3. Gereja sebagai lembaga perlu direformasi secara terus menerus. Perlu kita ingat bahwa para tokoh reformasi melakukan reformasi gereja demi kemajuan gereja, bukan menunjukkan kebolehan mereka apalagi menjatuhkan pemimpin gereja saat itu. Semangat mereformasi gereja hingga saat ini masih ada, merekalah orang-orang yang memperhatikan gereja sampai ke detail terkecil untuk memastikan gereja tetap pada prinsip Sola Gratia, Sola Fide, Sola Scriptura. Kesemuanya ini didasari rasa cinta pada Tuhan dan cinta pada gereja (GBKP). Biarlah semuanya hanya untuk kebenaran dan kemuliaan bagi nama Tuhan.
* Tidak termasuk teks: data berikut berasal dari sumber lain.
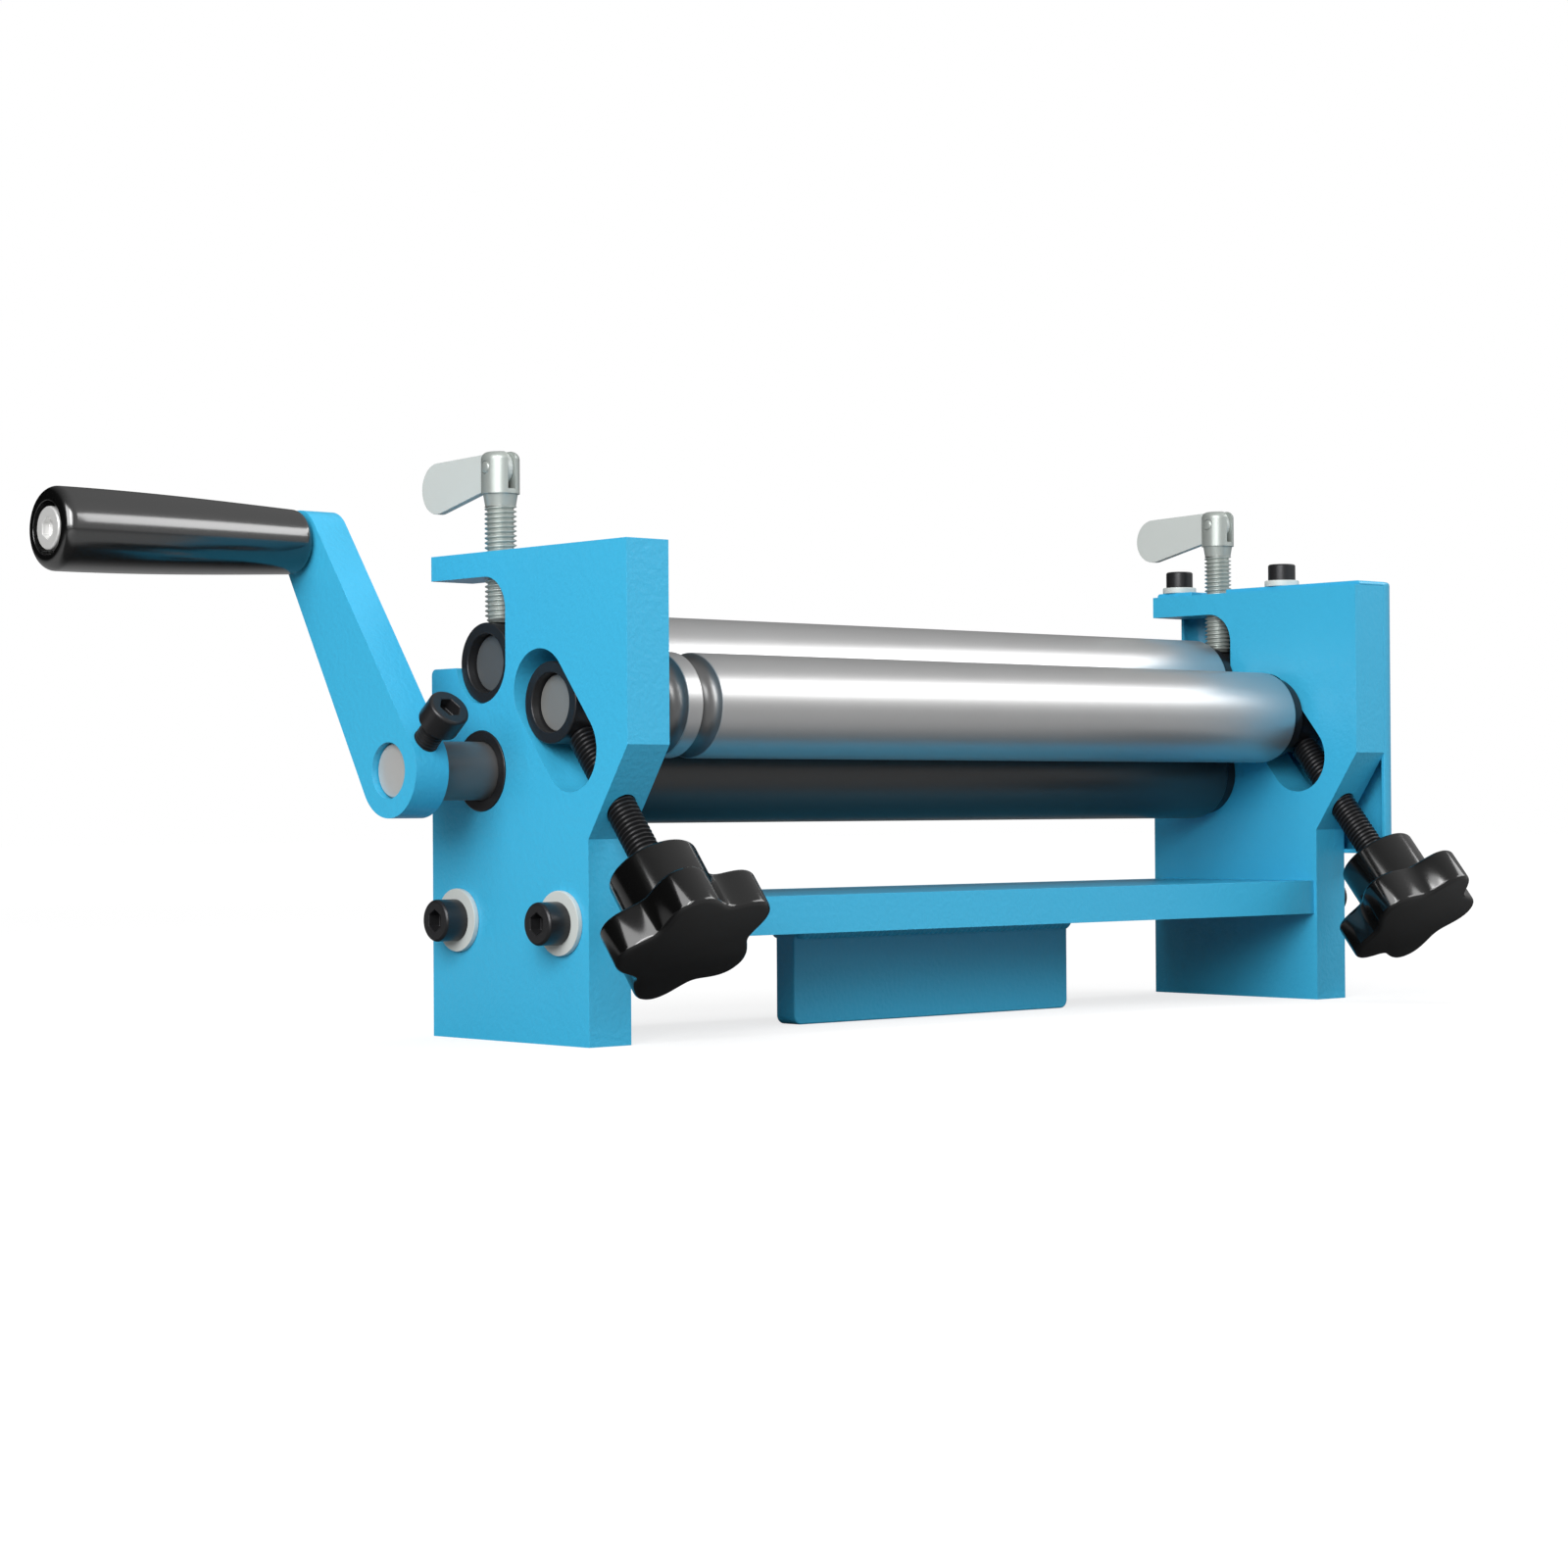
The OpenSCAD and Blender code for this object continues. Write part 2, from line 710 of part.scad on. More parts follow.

4. Kehidupan gereja semasa pandemi Covid-19 mengalami perubahan yang signifikan. Kita menjadi akrab dengan istilah Ibadah Online, Ibadah Virtual, Perjamuan Kudus secara online, bahkan Retreat Online. Bayangkan jika gereja menolak pembaharuan di bidang teknologi komunikasi dan informasi, alangkah tertinggalnya kita dibandingkan dunia ini. Semua sepakat bahwa ibadah yang ideal adalah ibadah tatap muka, tetapi bukan berarti saat ibadah masih dilakukan secara online, kita tidak memberi yang terbaik. Janganlah kita menghadap Tuhan di rumah kita sambil beraktifitas ini dan itu, tidak berfokus pada Tuhan yang sedang menyapa kita lewat ibadah-ibadah yang dilakukan dari rumah masing-masing. Cara kita beribadah selama pandemi ini perlu terus diperbaharui.